> **Task statement**
Take the line that contains "obj.parent = None" and all lines after it, up to and including the last line of the data, and write them out exactly; nothing else belongs in the answer.

________________________

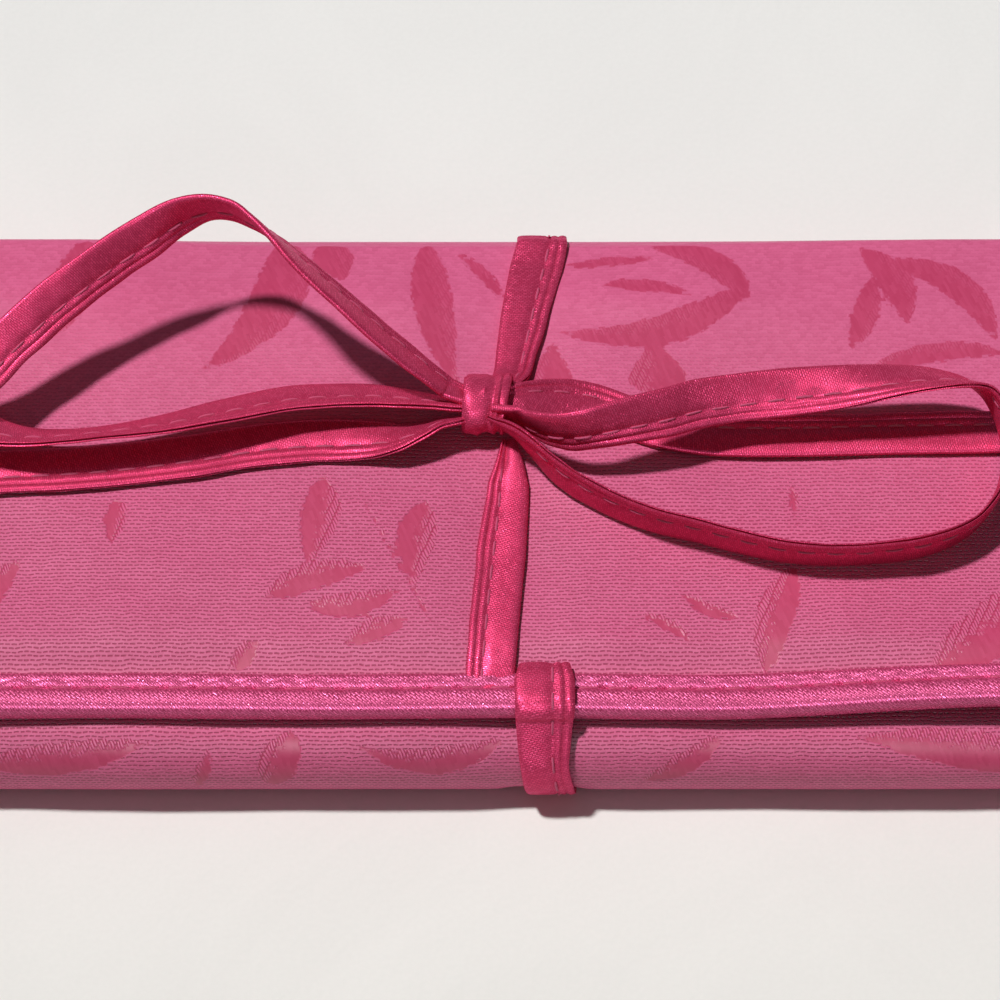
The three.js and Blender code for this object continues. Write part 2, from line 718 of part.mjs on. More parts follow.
// The parts of the tie that go round the pouch
function makeWrap() {
  const knotFront = knotPlace.y - knotSize.y / 2 - tieGap;
  const knotBack = knotPlace.y + knotSize.y / 2 + tieGap;
  const sewn = flapBindingInner + 2 * tieGap;
  piece(
    'tie_short_strand',
    strand(laidStrand([strandX, sewn], [strandX + strandLean, knotFront], 12), 1),
    tieSatin,
  );

  // Out from under the binding, forward over it and down past its nose
  const noseMiddle = flapUnderside(flapPlyFront) + panelThick / 2;
  const foldReach = seamPanel / 2 + bindingOut + offFlap;
  const noseY = -(flapFront - foldReach + offFlap);
  const overBinding = [
    [[wrapX, flapBindingInner + tuck.hidden, noseMiddle + foldReach - tuck.drop], alongX],
    [[wrapX, flapBindingInner - tuck.shown, noseMiddle + foldReach], alongX],
    ...steps(Math.PI / 2, noseTurn, 4).map((angle) => [
      [wrapX, noseY + foldReach * Math.cos(angle), noseMiddle + foldReach * Math.sin(angle)],
      alongX,
    ]),
  ];
  piece('tie_edge_fold', strand(overBinding, 2), tieSatin);

  // Down to where it first touches the front fold, round that and into the groove under the base
  const radius = pocketHeight / 2;
  const foldY = -half.y + radius;
  const overEdge = overBinding.at(-1)[0];
  const frontTop = [wrapX, overEdge[1], overEdge[2] - 2 * tieGap];
  const [toY, toZ] = [frontTop[1] - foldY, frontTop[2] - radius];
  const touch = Math.atan2(toZ, toY) + Math.acos((radius + offFlap) / Math.hypot(toY, toZ));
  const roundFront = steps(touch, Math.PI * 1.5, 7).map((angle) => {
    const lift = slope(1.5 - angle / Math.PI, 0, 0.5);
    const r = radius - grooveAt(wrapX, lift) + offFlap;
    return [[wrapX, foldY + r * Math.cos(angle), radius + r * Math.sin(angle)], alongX];
  });
  piece('tie_front_band', strand([[frontTop, alongX], ...roundFront], 1), tieSatin);

  const low = wrapGroove - offFlap;
  const underEnds = [foldY + tieGap, spineFace - plyGap];
  piece(
    'tie_under_band',
    strand(underEnds.map((y) => [[wrapX, y, low], alongX]), 4),
    tieSatin,
  );

  // Up the spine, round both back folds
  const turn = (centreZ, start, grooved) =>
    steps(start, start + Math.PI / 2, 4).map((angle) => {
      const lift = grooved ? slope(angle, -Math.PI / 2, 0) : 1;
      const r = panelThick - grooveAt(wrapX, lift) + offFlap;
      return [[wrapX, spineFace + r * Math.cos(angle), centreZ + r * Math.sin(angle)], alongX];
    });
  const rear = [...turn(hingeLow, -Math.PI / 2, true), ...turn(hingeHigh, 0, false)];
  piece('tie_rear_band', strand(rear, 1), tieSatin);

  const topStart = spineFace - 3 * tieGap; // the strand slants, so its corner needs the room
  piece(
    'tie_top_strand',
    strand(laidStrand([wrapX, topStart], [topStrandX, knotBack], 3), 1),
    tieSatin,
  );
}

// The bow. Its routes were chosen to lie as the loops and tails lie on the flap; each row is
// the middle of the tie and the way its width points.
const leftLoop = [
  [[-8, 8.8, 20.7], [0.3, 0.8, -0.52]],
  [[-8.5, 9.1, 20.9], [0.28, 0.78, -0.57]],
  [[-10.6, 10, 22.6], [0.26, 0.76, -0.59]],
  [[-13.4, 11.5, 24.4], [0.27, 0.76, -0.59]],
  [[-16.1, 12.9, 26.3], [0.27, 0.75, -0.6]],
  [[-18.7, 14.4, 28.2], [0.27, 0.74, -0.61]],
  [[-21.4, 16.2, 29.9], [0.25, 0.73, -0.64]],
  [[-23.9, 17.8, 31.4], [0.23, 0.71, -0.66]],
  [[-26.4, 19.8, 32.5], [0.19, 0.68, -0.71]],
  [[-29.1, 22.5, 33.1], [0.07, 0.59, -0.8]],
  [[-32, 25.1, 33.2], [-0.06, 0.45, -0.89]],
  [[-34.7, 26.9, 33.1], [-0.08, 0.27, -0.96]],
  [[-37.9, 27.4, 32.8], [0.06, 0.07, -1]],
  [[-41.3, 26.6, 32], [0.31, -0.16, -0.94]],
  [[-45.2, 24.4, 30.8], [0.47, -0.35, -0.81]],
  [[-48.8, 22.1, 30], [0.5, -0.38, -0.77]],
  [[-52.4, 19.5, 29.1], [0.54, -0.39, -0.74]],
  [[-56, 16.9, 28], [0.61, -0.47, -0.64]],
  [[-59.4, 13.9, 26.9], [0.68, -0.51, -0.53]],
  [[-62.8, 10.7, 25.6], [0.73, -0.54, -0.42]],
  [[-65.9, 7.6, 23.6], [0.36, -0.93, -0.1]],
  [[-67.5, 5.6, 21.4], [0.05, -0.99, 0.1]],
  [[-66.1, 4.3, 19.7], [0, -0.97, 0.25]],
  [[-62.9, 3.2, 19.4], [0, -0.86, 0.51]],
  [[-58, 2.6, 19.4], [0, -0.75, 0.66]],
  [[-50.7, 3.1, 19.4], [0, -0.7, 0.71]],
  [[-42.7, 4.5, 19.4], [0, -0.78, 0.62]],
  [[-35.5, 6.4, 19.4], [0, -0.85, 0.53]],
  [[-28.1, 8.2, 19.4], [0, -0.87, 0.5]],
  [[-22.4, 8.6, 19.5], [0, -0.85, 0.53]],
  [[-16.8, 8.6, 19.5], [0, -0.82, 0.57]],
  [[-11.1, 7.8, 19.6], [0, -0.75, 0.66]],
  [[-7.4, 7.1, 19.7], [0, -0.71, 0.71]],
];

const rightLoop = [
  [[0.6, 4.6, 21.1], [0, 0.2, -0.98]],
  [[1.9, 3.4, 21.4], [0, 0.1, -1]],
  [[4, 1.9, 22.3], [0, -0.1, -1]],
  [[6.2, 1.1, 23.1], [0, -0.2, -0.98]],
  [[8.6, 0.9, 23.8], [0, -0.35, -0.94]],
  [[11.3, 1.4, 24.1], [0, -0.5, -0.87]],
  [[14.2, 2.1, 24.2], [0, -0.62, -0.78]],
  [[18.4, 3.3, 24], [0, -0.75, -0.66]],
  [[22.4, 4.8, 23.6], [0, -0.83, -0.55]],
  [[27.4, 5.9, 23.2], [0, -0.87, -0.5]],
  [[33.6, 6.8, 23.2], [0, -0.95, -0.3]],
  [[39.6, 7.2, 23.6], [0, -0.99, -0.1]],
  [[45.6, 7.7, 24.1], [0, -0.96, 0.28]],
  [[50.6, 7.9, 24.3], [0, -0.85, 0.53]],
  [[54.9, 7.7, 23.9], [0.05, -0.65, 0.76]],
  [[57.7, 6.6, 23.2], [0.1, -0.4, 0.91]],
  [[59.3, 4.1, 22.3], [0.1, -0.2, 0.97]],
  [[60, 0.7, 21.3], [0.1, -0.1, 0.99]],
  [[59.6, -3, 20.4], [0.1, -0.15, 0.98]],
  [[58.2, -6.5, 19.9], [0.05, -0.3, 0.95]],
  [[55.9, -9.5, 19.5], [0, -0.3, 0.95]],
  [[53.1, -11.5, 19.4], [0, -0.22, 0.98]],
  [[49, -13.1, 19.4], [0, -0.17, 0.99]],
  [[43.9, -13.9, 19.4], [0, -0.15, 0.99]],
  [[39.1, -14.2, 19.4], [0, -0.15, 0.99]],
  [[33.1, -13.8, 19.4], [0, -0.14, 0.99]],
  [[27.7, -12.5, 19.4], [0, -0.12, 0.99]],
  [[22.2, -10.8, 19.4], [0, -0.1, 0.99]],
  [[16.2, -9, 19.4], [0, -0.08, 1]],
  [[10.3, -6.1, 19.4], [0, -0.05, 1]],
  [[5.5, -2.7, 19.6], [0, -0.05, 1]],
  [[2.1, 0.6, 20.5], [0, -0.2, 0.98]],
  [[0.1, 2.5, 20.7], [0, -0.35, 0.94]],
];

const leftTail = [
  [[-7.1, 5, 19.3], [0, -0.6, 0.8]],
  [[-9.1, 4.7, 19.1], [0, -0.65, 0.76]],
  [[-11.1, 4, 18.7], [0, -0.75, 0.66]],
  [[-13.9, 3.5, 18], [0, -0.88, 0.47]],
  [[-17, 3.6, 17.3], [0, -0.98, 0.2]],
  [[-20.8, 3.7, 16.9], [0, -1, 0.04]],
  [[-25.1, 3.7, 16.8], [0, -1, 0]],
  [[-31.2, 3.1, 16.8], [0, -1, 0]],
  [[-38.7, 1.7, 16.8], [0, -1, 0]],
  [[-45.8, 0.6, 16.8], [0, -1, 0]],
  [[-53.1, -0.2, 16.8], [0, -1, 0]],
  [[-62.9, -0.8, 16.8], [0, -1, 0]],
  [[-71.4, -1.2, 16.8], [0, -1, 0]],
  [[-80, -1.7, 16.6], [0, -1, 0]],
];

const rightTail = [
  [[0.3, 8.6, 18.5], [0, 1, 0]],
  [[2.5, 9, 18.1], [0, 1, 0]],
  [[5.6, 9.2, 17.6], [0, 1, 0]],
  [[9.3, 8.9, 17], [-0.1, 1, 0]],
  [[13.6, 7.4, 16.8], [-0.24, 0.97, 0]],
  [[17.9, 5.8, 16.8], [-0.21, 0.98, 0]],
  [[22.8, 4.8, 16.8], [-0.08, 1, 0]],
  [[27.7, 4.5, 16.8], [0, 1, 0]],
  [[35, 4.5, 16.8], [0, 1, 0]],
  [[44.9, 4.8, 16.8], [0, 1, 0]],
  [[57.8, 5, 16.8], [0, 1, 0]],
  [[69.5, 5.5, 16.8], [0, 1, 0]],
  [[79.4, 6.1, 16.6], [0, 1, 0]],
];

function makeBow() {
  const knotLow = onFlap(knotPlace.x, knotPlace.y) - tieThick / 2;
  const middle = knotLow + knotSize.z / 2;
  const outline = (x) => {
    const waist = 1 - knotWaist * ((2 * (x - knotPlace.x)) / knotSize.x) ** 2;
    return steps(0, 2 * Math.PI, 16)
      .slice(0, -1)
      .map((angle) => {
        const square = 1 + knotSquare * Math.sin(2 * angle) ** 2;
        return [
          knotPlace.y + (knotSize.y / 2) * waist * Math.cos(angle) * Math.min(square, 1 / waist),
          middle + (knotSize.z / 2) * Math.sin(angle),
        ];
      });
  };
  const xs = steps(knotPlace.x - knotSize.x / 2, knotPlace.x + knotSize.x / 2, 4);
  piece('bow_knot', loft(xs, outline, (x, a, b) => new THREE.Vector3(x, a, b)), tieSatin);
  piece('bow_loop_left', strand(leftLoop, 1), tieSatin);
  piece('bow_loop_right', strand(rightLoop, 1), tieSatin);
  piece('bow_tail_left', strand(leftTail, 1), tieSatin);
  piece('bow_tail_right', strand(rightTail, 1), tieSatin);
}

makeLowerBody();
makeZipBacking();
makeLowerBindings();
makeMouthBinding();
makeSpine();
makeFold('rear_lower_fold', hingeLow, -Math.PI / 2, true);
makeFold('rear_upper_fold', hingeHigh, 0, false);
makeFlap();
makeZip();
makeSlider();
makeWrap();
makeBow();

export default pouch;
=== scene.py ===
import math

import bpy
import numpy as np
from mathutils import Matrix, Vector


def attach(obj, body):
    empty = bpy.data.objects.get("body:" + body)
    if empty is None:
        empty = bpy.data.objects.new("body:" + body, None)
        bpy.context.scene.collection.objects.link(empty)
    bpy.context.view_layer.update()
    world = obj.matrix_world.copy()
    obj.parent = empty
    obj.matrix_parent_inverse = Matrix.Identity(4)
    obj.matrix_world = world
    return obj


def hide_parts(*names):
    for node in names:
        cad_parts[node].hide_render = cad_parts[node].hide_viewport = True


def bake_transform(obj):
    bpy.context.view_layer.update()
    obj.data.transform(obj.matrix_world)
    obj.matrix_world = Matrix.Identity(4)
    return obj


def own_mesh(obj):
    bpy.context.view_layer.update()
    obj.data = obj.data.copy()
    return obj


# The looks of a padded brocade jewelry pouch, folded shut and tied with a satin bow.
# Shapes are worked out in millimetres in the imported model's frame and stored in metres.
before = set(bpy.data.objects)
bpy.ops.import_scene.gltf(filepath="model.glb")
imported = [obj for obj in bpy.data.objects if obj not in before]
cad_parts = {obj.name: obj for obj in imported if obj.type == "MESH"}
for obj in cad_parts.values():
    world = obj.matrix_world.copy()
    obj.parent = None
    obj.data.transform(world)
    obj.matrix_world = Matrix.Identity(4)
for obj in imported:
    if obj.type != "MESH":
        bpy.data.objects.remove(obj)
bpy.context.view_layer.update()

MM = 0.001
SHARP_ANGLE = math.radians(40.0)  # edges sharper than this aren't smoothed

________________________

> **Result below**
    obj.parent = None
    obj.data.transform(world)
    obj.matrix_world = Matrix.Identity(4)
for obj in imported:
    if obj.type != "MESH":
        bpy.data.objects.remove(obj)
bpy.context.view_layer.update()

MM = 0.001
SHARP_ANGLE = math.radians(40.0)  # edges sharper than this aren't smoothed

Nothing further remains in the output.